■ OBJECTIVE ■
Return the lines from the line containing "return gate_marks(fillet(slots, slot_round))" through the line containing "shown = obj.evaluated_get(depsgraph)" exactly. No other line should appear in the answer.

■ MATERIAL ■

***

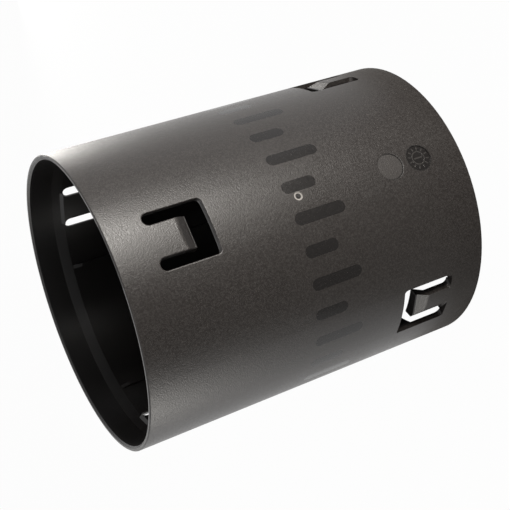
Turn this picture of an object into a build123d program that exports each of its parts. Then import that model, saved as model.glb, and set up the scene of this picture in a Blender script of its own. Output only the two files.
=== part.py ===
from build123d import *
import math
import os

# Connector sleeve for two lengths of corrugated land drain pipe, in millimetres.
# The sleeve stands on one mouth, with its axis on Z and the origin at the centre of the lower rim.

# Sleeve
sleeve_length = 130.0
bore_diameter = 102.0
mouth_wall = 1.75
body_wall = 2.25
land_length = 9.0
lead_length = 4.0
rim_chamfer = 0.35
mouth_chamfer = 0.7

# Guide ribs along the inside, midway between the clips, that centre a pipe
rib_ramp = 3.5
rib_height = 0.6
rib_width = 1.4

# Clips: one near each third of a mouth, the two ends turned half a pitch from each other
clips_per_end = 3
gate_azimuth = -90.0
slot_setback = 0.2
slot_width = 19.0
leg_width = 3.95
crossbar_width = 6.5
slot_corner = 1.5
slot_round = 0.4
tongue_corner = 0.3
end_flat = 0.04

# Spring tongue: a thick leaf whose end is bent inwards to catch in a valley of the pipe
tongue_length = 13.8
tongue_thickness = 3.0
pad_run = 2.5
bend_length = 3.8
bend_drop = 1.9
tip_depth = 5.15
tip_land = 0.6
bend_round = 2.0
ramp_round = 1.0
tip_round = 0.5
bend_lean = 5.0

# The mould opens along Y. Slots off that line have their trailing walls cut back at the outside
wall_relief = 2.0
tongue_relief = 3.8
relief_corner = 0.6
relief_overshoot = 0.3

# Marks left by the mould on the gate line
gate_height = 65.0
gate_dimple_diameter = 2.9
gate_dimple_depth = 0.25
gate_pip_diameter = 1.1
gate_pip_height = 0.2
insert_height = 28.7
insert_diameter = 9.3
insert_step = 0.12
dial_height = 17.0
dial_diameter = 9.0
dial_step = 0.2

bore_radius = bore_diameter / 2
outer_radius = bore_radius + mouth_wall
inner_radius = outer_radius - body_wall
slot_start = land_length + lead_length + slot_setback
slot_half = slot_width / 2
tongue_half = slot_half - leg_width
tongue_tip = slot_start + tongue_length
slot_end = tongue_tip + crossbar_width
bend_start = tongue_tip - bend_length
tip_radius = outer_radius - tip_depth
middle_plane = Plane.XY.offset(sleeve_length / 2)

# How far a cutter runs on past the face that it leaves, and how near counts as on a face
clearance = 2.0
tolerance = 0.001


def sleeve_body():
    """The plain tube: a straight land at each mouth, then a short lead down to a thicker wall."""
    land_end = land_length
    lead_end = land_length + lead_length
    profile = Polyline(
        (bore_radius, 0),
        (outer_radius, 0),
        (outer_radius, sleeve_length),
        (bore_radius, sleeve_length),
        (bore_radius, sleeve_length - land_end),
        (inner_radius, sleeve_length - lead_end),
        (inner_radius, lead_end),
        (bore_radius, land_end),
        close=True,
    )
    tube = revolve(Plane.XZ * make_face(profile), Axis.Z)
    rims = tube.faces().filter_by(Axis.Z).edges().sort_by(SortBy.RADIUS)
    tube = chamfer(rims[:2], mouth_chamfer)
    rims = tube.faces().filter_by(Axis.Z).edges().sort_by(SortBy.RADIUS)
    return chamfer(rims[-2:], rim_chamfer)


def guide_rib(azimuth):
    """A low rib that starts level with the slots, ramped at both ends for a pipe to ride up on."""
    crest = inner_radius - rib_height
    root = inner_radius + body_wall / 2
    profile = Polyline(
        (root, slot_start),
        (inner_radius, slot_start),
        (crest, slot_start + rib_ramp),
        (crest, sleeve_length - slot_start - rib_ramp),
        (inner_radius, sleeve_length - slot_start),
        (root, sleeve_length - slot_start),
        close=True,
    )
    return Rot(0, 0, azimuth) * extrude(Plane.XZ * make_face(profile), rib_width / 2, both=True)


def slot_outline(x, wall_shift, tongue_shift, end_round, trailing_round):
    """The U of a slot on a plane x from the axis: Y across the clip, Z down from the rim."""
    wall = slot_half + wall_shift
    near = -tongue_half + tongue_shift
    corners = [
        (-slot_half, slot_start, end_round),
        (-slot_half, slot_end, trailing_round),
        (wall, slot_end, slot_corner),
        (wall, slot_start, end_round),
        (tongue_half, slot_start, end_round),
        (tongue_half, tongue_tip, tongue_corner),
        (near, tongue_tip, tongue_corner),
        (near, slot_start, end_round),
    ]
    points = [(y, z) for y, z, radius in corners]
    radii = [radius for y, z, radius in corners]
    return Plane.YZ.offset(x) * make_face(FilletPolyline(*points, radius=radii, close=True))


def slot_cutter(relieved):
    """The pins that form a slot: a straight one, and off the gate line one that widens outwards."""
    inside = tip_radius - clearance
    beyond = outer_radius + clearance
    end_round = (leg_width - end_flat) / 2
    pin = extrude(slot_outline(inside, 0, 0, end_round, slot_corner), beyond - inside)
    if not relieved:
        return [pin]
    # The widening starts where the tongue's side meets the inner face and is full at the outer face
    start = math.sqrt(inner_radius**2 - tongue_half**2)
    top = outer_radius + relief_overshoot
    wall_shift = wall_relief * (top - start) / (math.sqrt(outer_radius**2 - slot_half**2) - start)
    tongue_shift = tongue_relief * (top - start) / (math.sqrt(outer_radius**2 - tongue_half**2) - start)
    sections = [
        slot_outline(start, 0, 0, end_round, slot_corner),
        slot_outline(top, wall_shift, tongue_shift, relief_corner, relief_corner),
    ]
    return [pin, loft(sections, ruled=True)]


def tongue_pad():
    """The extra thickness inside a tongue, with the ramp that runs in to its tip."""
    inner = outer_radius - tongue_thickness
    root = inner_radius + body_wall / 2
    profile = FilletPolyline(
        (root, slot_start - pad_run),
        (inner, slot_start),
        (inner, bend_start),
        (tip_radius, tongue_tip - tip_land),
        (tip_radius, tongue_tip + clearance),
        (root, tongue_tip + clearance),
        radius=[0, 0, ramp_round, tip_round, 0, 0],
        close=True,
    )
    ring = revolve(Plane.XZ * make_face(profile), Axis.Z)
    width = 2 * tongue_half + leg_width
    return ring & Pos(outer_radius, 0, tongue_tip / 2) * Box(outer_radius, width, 2 * tongue_tip)


def bend_cutter(lean):
    """What is taken off a tongue's outside where its end bends inwards."""
    low = outer_radius - bend_drop
    high = outer_radius + clearance
    ramp_end = tongue_tip - tip_land
    slope = (ramp_end - bend_start) / bend_drop
    profile = FilletPolyline(
        (high, ramp_end - slope * (high - low)),
        (low, ramp_end),
        (low, tongue_tip + clearance),
        (high, tongue_tip + clearance),
        radius=[0, tip_round, 0, 0],
        close=True,
    )
    width = 2 * tongue_half + leg_width
    block = extrude(Plane.XZ * make_face(profile), width / 2, both=True)
    return block.rotate(Axis((low, 0, 0), (0, 0, 1)), lean)


def clip(azimuth, top):
    """The pad to add and the cuts to make for one clip, at its place on the sleeve."""
    across = math.cos(math.radians(azimuth))
    along = math.sin(math.radians(azimuth))
    off_line = abs(across) > tolerance
    shapes = [tongue_pad(), bend_cutter(bend_lean if off_line else 0), *slot_cutter(off_line)]
    # The walls cut back are on the side that this half of the mould draws to
    if off_line and across * along < 0:
        shapes = [shape.mirror(Plane.XZ) for shape in shapes]
    if top:
        shapes = [shape.mirror(middle_plane) for shape in shapes]
    return [Rot(0, 0, azimuth) * shape for shape in shapes]


def gate_marks(body):
    """The gate's dimple with its pip, and the faint steps where two round inserts met the mould."""
    for height, diameter, depth in (
        (gate_height, gate_dimple_diameter, gate_dimple_depth),
        (insert_height, insert_diameter, insert_step),
        (dial_height, dial_diameter, dial_step),
    ):
        body -= gate_line_disc(height, diameter) & skin(depth)
    floor = gate_dimple_depth - gate_pip_height
    pip = gate_line_disc(gate_height, gate_pip_diameter) & (skin(body_wall / 2) - skin(floor))
    return body + pip


def gate_line_disc(height, diameter):
    """A short round bar along Y that crosses the wall on the gate line."""
    place = Plane((0, -outer_radius - clearance, height), x_dir=(1, 0, 0), z_dir=(0, 1, 0))
    return extrude(place * Circle(diameter / 2), 2 * clearance)


def skin(depth):
    """The outermost layer of the sleeve, down to a depth below its outer face."""
    inner = outer_radius - depth
    centre = Pos(0, 0, sleeve_length / 2)
    return centre * (Cylinder(outer_radius + clearance, sleeve_length) - Cylinder(inner, sleeve_length))


def connector_sleeve():
    pitch = 360 / clips_per_end
    clips = [clip(gate_azimuth + pitch * i, True) for i in range(clips_per_end)]
    clips += [clip(gate_azimuth + pitch * (i + 0.5), False) for i in range(clips_per_end)]
    body = sleeve_body()
    for i in range(2 * clips_per_end):
        body += guide_rib(gate_azimuth + pitch * (2 * i + 1) / 4)
    for pad, *cutters in clips:
        body += pad
    for pad, *cutters in clips:
        for cutter in cutters:
            body -= cutter
    bends = [edge for edge in body.edges().filter_by(GeomType.ELLIPSE) if on_outer_face(edge)]
    body = fillet(bends, bend_round)
    slots = [edge for edge in body.edges() if on_gate_line_slot(edge)]
    return gate_marks(fillet(slots, slot_round))


def on_outer_face(edge):
    points = [edge @ share for share in (0, 0.5, 1)]
    return all(abs(math.hypot(point.X, point.Y) - outer_radius) < tolerance for point in points)


def on_gate_line_slot(edge):
    """Whether an edge is on the outline of a straight slot, which is the kind on the gate line."""
    points = [edge @ share for share in (0, 0.5, 1)]
    return on_outer_face(edge) and all(abs(point.X) < slot_half + tolerance for point in points)


os.makedirs("parts", exist_ok=True)
sleeve = connector_sleeve()
export_step(sleeve, "parts/connector_sleeve.step")
print("connector_sleeve", round(sleeve.volume), "mm3")
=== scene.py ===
import math
import bpy
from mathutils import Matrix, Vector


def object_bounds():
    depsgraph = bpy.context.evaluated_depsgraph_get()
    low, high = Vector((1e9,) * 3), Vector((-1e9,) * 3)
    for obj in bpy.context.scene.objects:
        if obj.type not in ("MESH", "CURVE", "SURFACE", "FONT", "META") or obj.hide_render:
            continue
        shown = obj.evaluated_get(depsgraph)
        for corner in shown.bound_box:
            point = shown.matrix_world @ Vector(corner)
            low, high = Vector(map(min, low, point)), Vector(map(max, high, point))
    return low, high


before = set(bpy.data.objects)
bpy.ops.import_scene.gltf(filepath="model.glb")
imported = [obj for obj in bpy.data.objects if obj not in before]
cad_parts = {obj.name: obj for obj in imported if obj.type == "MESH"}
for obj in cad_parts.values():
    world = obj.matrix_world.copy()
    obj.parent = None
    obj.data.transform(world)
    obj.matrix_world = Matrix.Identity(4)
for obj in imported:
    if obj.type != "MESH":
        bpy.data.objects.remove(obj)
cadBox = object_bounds()
scene = bpy.context.scene
scene.view_settings.view_transform = "Standard"
print("frame loaded:", ", ".join(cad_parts))

# Metres throughout. The sleeve stands on its lower mouth, axis on Z, gate line towards -Y.
outerRadius = cadBox[1][0]  # the outer face reaches the box's highest X


# helpers that build node trees

def newMaterial(name):
    material = bpy.data.materials.new(name)
    material.use_nodes = True
    material.node_tree.nodes.clear()
    return material, material.node_tree


def addNode(tree, kind, **settings):
    node = tree.nodes.new(kind)
    for key, value in settings.items():
        setattr(node, key, value)
    return node


def plug(tree, socket, value):
    # a link from another socket, or a plain value
    if isinstance(value, bpy.types.NodeSocket):
        tree.links.new(value, socket)
    else:
        socket.default_value = value


def maths(tree, operation, first, second=None, third=None, clamp=False):
    node = addNode(tree, "ShaderNodeMath", operation=operation, use_clamp=clamp)
    for socket, value in zip(node.inputs, (first, second, third)):
        if value is not None:
            plug(tree, socket, value)
    return node.outputs[0]


def plus(tree, first, second, clamp=False):
    return maths(tree, "ADD", first, second, clamp=clamp)


def minus(tree, first, second, clamp=False):
    return maths(tree, "SUBTRACT", first, second, clamp=clamp)


def times(tree, first, *others):
    for other in others:
        first = maths(tree, "MULTIPLY", first, other)
    return first


def largest(tree, first, *others):
    for other in others:
        first = maths(tree, "MAXIMUM", first, other)
    return first


def above(tree, value, level):
    return maths(tree, "GREATER_THAN", value, level)


def below(tree, value, level):
    return maths(tree, "LESS_THAN", value, level)


def awayFrom(tree, value, level):
    return maths(tree, "ABSOLUTE", minus(tree, value, level))


def diagonal(tree, first, second):
    return maths(tree, "SQRT", plus(tree, times(tree, first, first), times(tree, second, second)))


def ramp(tree, value, low, high, atLow=0.0, atHigh=1.0):
    # smooth step from one value to the other
    node = addNode(tree, "ShaderNodeMapRange", interpolation_type="SMOOTHSTEP", clamp=True)
    entries = {"Value": value, "From Min": low, "From Max": high, "To Min": atLow, "To Max": atHigh}
    for name, entry in entries.items():
        plug(tree, node.inputs[name], entry)
    return node.outputs["Result"]


def blend(tree, kind, share, first, second):
    node = addNode(tree, "ShaderNodeMix", data_type=kind)
    plug(tree, node.inputs["Factor"], share)
    plug(tree, node.inputs["A"], first)
    plug(tree, node.inputs["B"], second)
    return node.outputs["Result"]


def mixShaders(tree, share, first, second):
    mix = addNode(tree, "ShaderNodeMixShader")
    for socket, value in zip(mix.inputs, (share, first, second)):
        tree.links.new(value, socket)
    return mix.outputs[0]


def noise(tree, place, pattern):
    if "stretch" in pattern:
        mapping = addNode(tree, "ShaderNodeMapping")
        mapping.inputs["Scale"].default_value = pattern["stretch"]
        plug(tree, mapping.inputs["Vector"], place)
        place = mapping.outputs["Vector"]
    node = addNode(tree, "ShaderNodeTexNoise")
    plug(tree, node.inputs["Vector"], place)
    node.inputs["Scale"].default_value = pattern["scale"]
    node.inputs["Detail"].default_value = pattern["detail"]
    node.inputs["Roughness"].default_value = pattern["roughness"]
    return node.outputs["Fac"]


def parted(tree, place):
    parts = addNode(tree, "ShaderNodeSeparateXYZ")
    tree.links.new(place, parts.inputs[0])
    return parts.outputs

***

■ COMPLETE ANSWER ■
    return gate_marks(fillet(slots, slot_round))


def on_outer_face(edge):
    points = [edge @ share for share in (0, 0.5, 1)]
    return all(abs(math.hypot(point.X, point.Y) - outer_radius) < tolerance for point in points)


def on_gate_line_slot(edge):
    """Whether an edge is on the outline of a straight slot, which is the kind on the gate line."""
    points = [edge @ share for share in (0, 0.5, 1)]
    return on_outer_face(edge) and all(abs(point.X) < slot_half + tolerance for point in points)


os.makedirs("parts", exist_ok=True)
sleeve = connector_sleeve()
export_step(sleeve, "parts/connector_sleeve.step")
print("connector_sleeve", round(sleeve.volume), "mm3")
=== scene.py ===
import math
import bpy
from mathutils import Matrix, Vector


def object_bounds():
    depsgraph = bpy.context.evaluated_depsgraph_get()
    low, high = Vector((1e9,) * 3), Vector((-1e9,) * 3)
    for obj in bpy.context.scene.objects:
        if obj.type not in ("MESH", "CURVE", "SURFACE", "FONT", "META") or obj.hide_render:
            continue
        shown = obj.evaluated_get(depsgraph)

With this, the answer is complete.